Newcastle 2-1 Tottenham (Barnes 37′, Isak 78′ | Burn 56′ og)
ST JAMES’ PARK — Newcastle United may have lost the transfer window but they keep winning games.
A summer of frayed patience and recruitment regression has shaken faith at St James’ Park so this felt like a significant victory to end one of the most difficult weeks of Eddie Howe’s tenure.
“Massive” was the phrase he landed on to describe it afterwards and with club chairman Yasir Al-Rumayyan and various other representatives of majority owners the Public Investment Fund of Saudi Arabia present, he was not dealing in hyperbole. The manner of the victory sent a message.
Al-Rumayyan was sat between chief executive Darren Eales and director of football Paul Mitchell here, his presence apparently a visible show of support in the club’s power brokers after a testing transfer window that saw Newcastle fail to land a single player capable of lifting the level of their starting XI.
Sources, however, say that for all the noise, the feeling inside the club is “calm”.
The usual post-window review will be held over the next fortnight but it seems as if there will be no blame game in the boardroom.
Still, wins like this have the capacity to change seasons – especially when they arrive with the team still struggling to get out of third gear.
At the same stage as this last season Newcastle played well but carelessly let a lead slip to 10-man Liverpool. Momentum in their chase for the top four was never really regained. Beating Tottenham Hotspur while playing so far below their best might well have the opposite effect this term.
And make no mistake, they had to trawl their reserves of character to prevail here.
Their trademark aggression remains absent and there was little fluency about their work but they found a way even with their brightest attacking sparks continuing to flicker in and out of games.
It summed up this contest that Dan Burn – largely excellent – put through his own net while Alexander Isak – largely anonymous – rolled home the winner.
“It was massive. You need to win at any stage but when there’s difficult moments – and this transfer window has been tough for us – it’s even more important,” Howe said.
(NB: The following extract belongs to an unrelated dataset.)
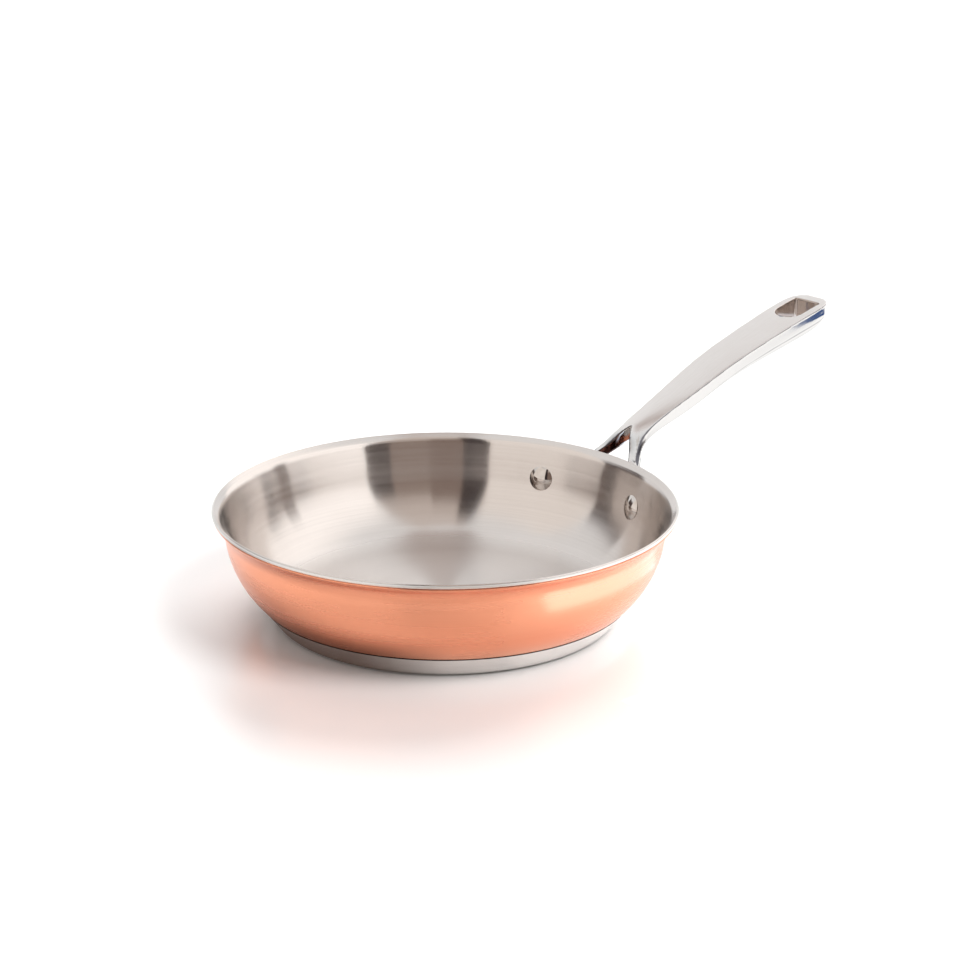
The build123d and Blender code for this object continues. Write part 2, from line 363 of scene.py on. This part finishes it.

“It enables you to see things more clearly and move foward with positive momentum.”
Sometimes playing badly and prevailing is an ominous portent but it doesn’t necessarily feel like that at St James’ Park.
Their transfer failures may yet come back to bite Howe but the overall feel is of a team that will get better as the nights draw in.
The honesty in Howe’s appraisal of this win was encouraging, as was his reassurance afterwards that there has not been a jolt away from the energy and aggression which accompanied their run to the Champions League places in 2023.
“I don’t think we’re playing as we’d like, that’s obvious,” he said.
Howe confessed that Anthony Gordon is undercooked after a stop-start summer with England rather than suffering from a lack of focus after those unsettling links to Liverpool.
“I don’t think we’re playing with enough control or enough composure but what we are showing is the defensive and aggressive qualities you need to win football matches,” was his succinct summary.
It was certainly the case that Newcastle’s defensive players were the better performers.
Joelinton stemmed the tide when Spurs were overrunning the midfield and a word too for unheralded Emil Krafth, playing for only the second time as a centre-back in a back four.
He managed to snuff out Son Heung-min and was a big reason why Brennan Johnson – summoned from the bench at the interval to good effect by Ange Postecoglou – was unable to convert some of his good work into goals.
Of the others Harvey Barnes was lethal in the penalty box, steering home Lloyd Kelly’s cross to hand Newcastle the lead in an edgy first half.
Nick Pope performed heroics but inexplicably parried James Maddison’s effort into Johnson’s path in the run-up to Tottenham’s equaliser.
You feared the worst but Newcastle’s resolve wrestled the game back from the brink.
So where now? Al-Rumayyan’s presence suggests inertia isn’t an option. This version of Newcastle will not be hiding away seems to be the message.
What PIF made of the fractured summer remains the topic on everyone’s lips, even if the team are handily placed heading into the international break.
While Newcastle failed in one regard, Howe suggested money saved would be reinvested to give them a stronger position in the transfer market. What it felt like was a mess, the electricity of a late bid for Anthony Elanga fizzling out almost as soon as the link had emerged.
Newcastle insiders suggest excitable talk of a £50m offer being lodged is inaccurate, a spin being applied to the story to make Nottingham Forest look good for resisting it. He is a player of interest – one that they might return to in January – but there was no blind panic.